Task statement:
Begin at the first line below and copy each line exactly, ending with the line where "panel_plate(panel_size, pocket_floor, panel_level)" appears.

Data:
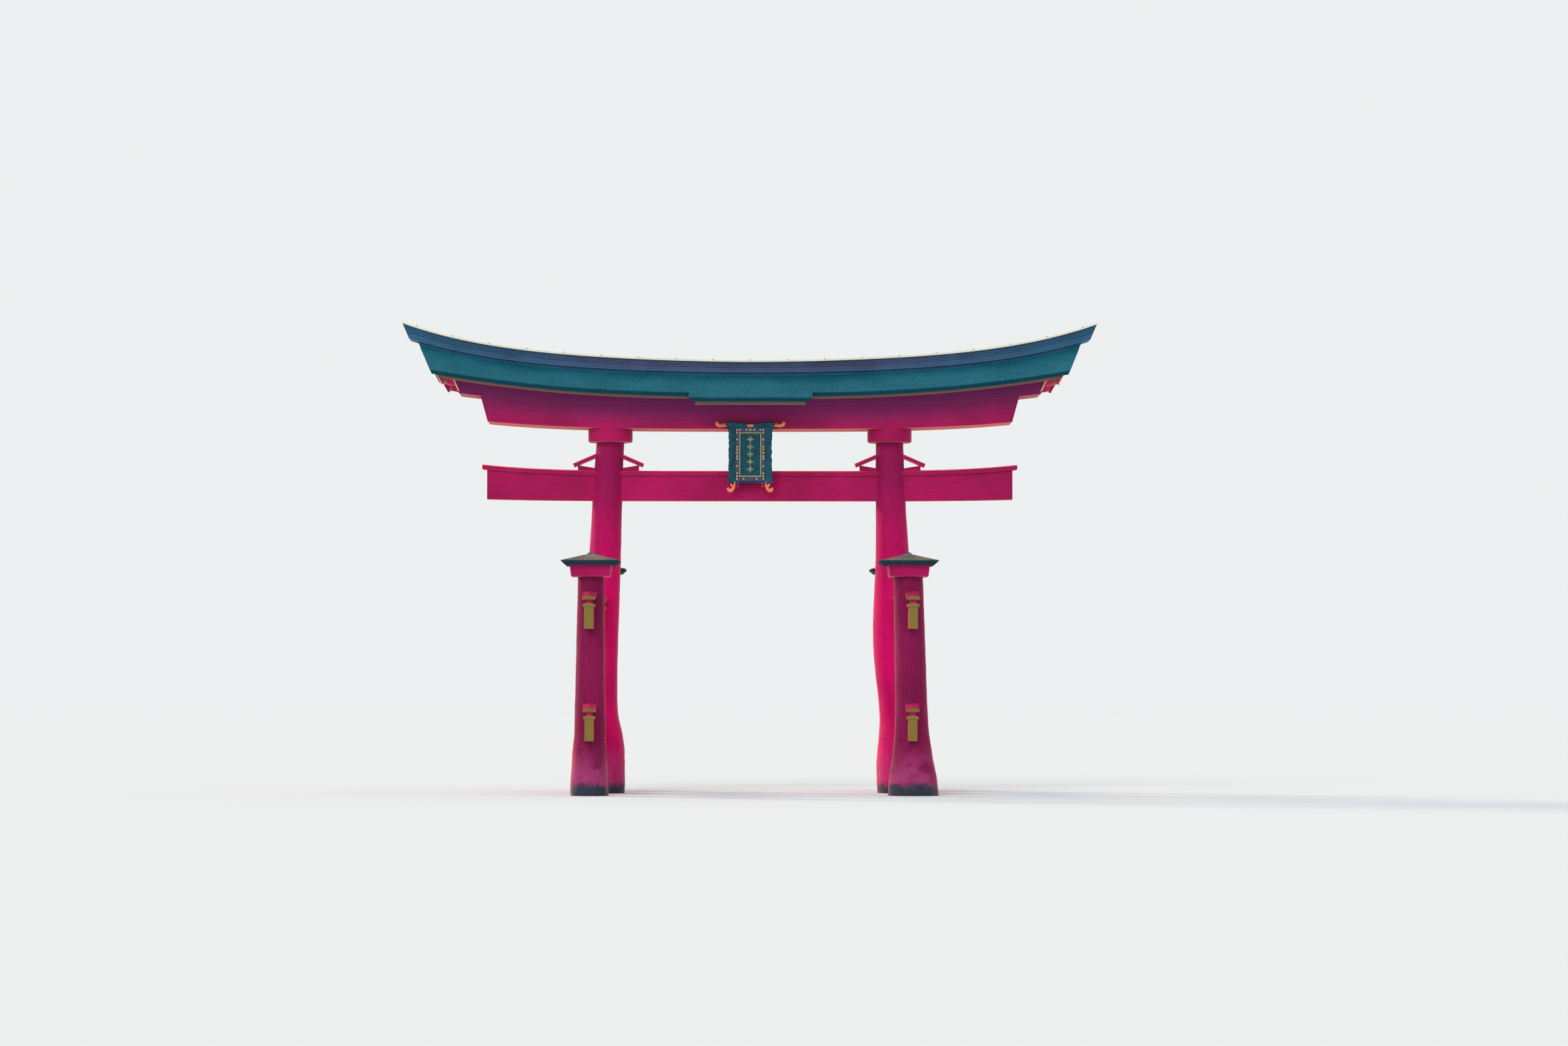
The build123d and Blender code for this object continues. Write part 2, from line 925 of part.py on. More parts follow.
frame_edge = [
    (frame_half_width + widening, height)
    for widening, height in (
        (10, 0),
        (-5, 210),
        (12, 400),
        (-14, 620),
        (2, 830),
        (-20, 1030),
        (0, 1230),
        (-14, 1430),
        (8, 1640),
        (6, 1800),
        (35, 1960),
        (90, 2112),
    )
]
frame_top = [(600, 2090), (300, 2100), (0, 2080), (-300, 2100), (-600, 2090)]
with BuildPart() as plaque_frame:
    add(
        plate(
            frame_edge + frame_top + [(-u, v) for u, v in reversed(frame_edge)],
            0,
            plaque_thickness,
        )
    )
    add(panel_plate(band_size, pocket_floor, plaque_thickness), mode=Mode.SUBTRACT)

panel_size = (line_size[0] - 2 * line_width, line_size[1] - 2 * line_width)
plaque_band = panel_plate(band_size, pocket_floor, band_level, line_size)
plaque_line = panel_plate(line_size, pocket_floor, line_level, panel_size)
plaque_panel = panel_plate(panel_size, pocket_floor, panel_level)

# Gilded scrolls at the corners, and the crown over the band
top_scroll = [
    (780, 1950), (900, 1935), (1040, 1940), (1150, 1965), (1215, 2030), (1225, 2100),
    (1180, 2145), (1110, 2140), (1085, 2090), (1050, 2050), (1000, 2075), (960, 2050),
    (925, 2075), (900, 2130), (865, 2125), (850, 2070), (780, 2030),
]
foot_scroll = [
    (515, 30), (520, -100), (545, -210), (600, -295), (680, -325), (755, -300),
    (795, -240), (785, -180), (740, -160), (705, -175), (690, -120), (700, -60),
    (680, -10), (640, -20), (620, -70), (585, -60), (565, 30),
]
scrolls = []
for side in sides.values():
    for outline in (top_scroll, foot_scroll):
        with BuildPart() as scroll:
            add(plate([(side * u, v) for u, v in outline], scroll_floor, scroll_level))
            add(plaque_frame.part, mode=Mode.SUBTRACT)
        scrolls.append(scroll.part.solids().sort_by(SortBy.VOLUME)[-1])
with BuildPart() as plaque_crown:
    with BuildSketch(plaque_plane.offset(plaque_thickness)):
        with Locations((0, crown_centre)):
            Ellipse(*crown_size)
    extrude(amount=crown_level - plaque_thickness)

# What carries the plaque: bearers on the tie beam, a cleat on the strut, spacers on the lintel
tilt_run = sin(radians(plaque_tilt)) / cos(radians(plaque_tilt))


def plaque_back_at(height):
    return -plaque_back - (height - plaque_bottom) * tilt_run


bearer_tip = -plaque_back - plaque_thickness - bearer_lip
bearer = [
    (-tie_width / 2, plaque_bottom - bearer_height),
    (-tie_width / 2, plaque_bottom),
    (-plaque_back, plaque_bottom),
    (bearer_tip, plaque_bottom + (bearer_tip + plaque_back) * tilt_run),
    (bearer_tip, plaque_bottom - bearer_height / 2),
    (bearer_tip + bearer_lip, plaque_bottom - bearer_height),
]
cleat = [
    (-strut_depth / 2, cleat_level),
    (-strut_depth / 2, cleat_level + cleat_height),
    (plaque_back_at(cleat_level + cleat_height), cleat_level + cleat_height),
    (plaque_back_at(cleat_level), cleat_level),
]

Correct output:
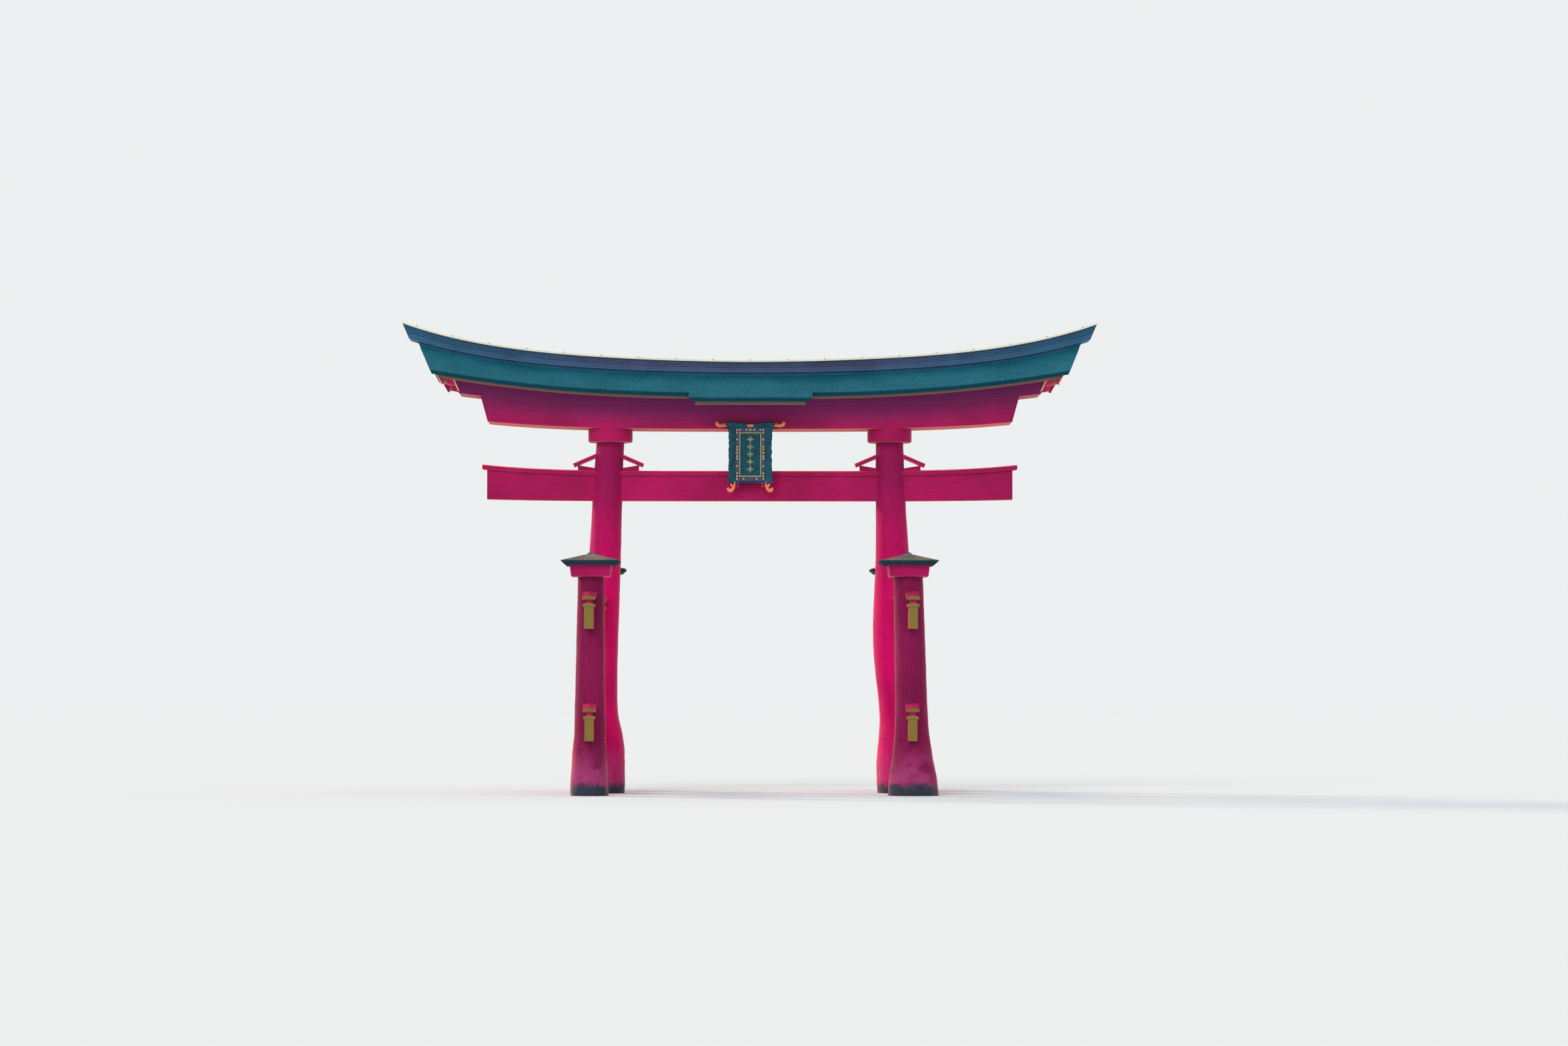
The build123d and Blender code for this object continues. Write part 2, from line 925 of part.py on. More parts follow.
frame_edge = [
    (frame_half_width + widening, height)
    for widening, height in (
        (10, 0),
        (-5, 210),
        (12, 400),
        (-14, 620),
        (2, 830),
        (-20, 1030),
        (0, 1230),
        (-14, 1430),
        (8, 1640),
        (6, 1800),
        (35, 1960),
        (90, 2112),
    )
]
frame_top = [(600, 2090), (300, 2100), (0, 2080), (-300, 2100), (-600, 2090)]
with BuildPart() as plaque_frame:
    add(
        plate(
            frame_edge + frame_top + [(-u, v) for u, v in reversed(frame_edge)],
            0,
            plaque_thickness,
        )
    )
    add(panel_plate(band_size, pocket_floor, plaque_thickness), mode=Mode.SUBTRACT)

panel_size = (line_size[0] - 2 * line_width, line_size[1] - 2 * line_width)
plaque_band = panel_plate(band_size, pocket_floor, band_level, line_size)
plaque_line = panel_plate(line_size, pocket_floor, line_level, panel_size)
plaque_panel = panel_plate(panel_size, pocket_floor, panel_level)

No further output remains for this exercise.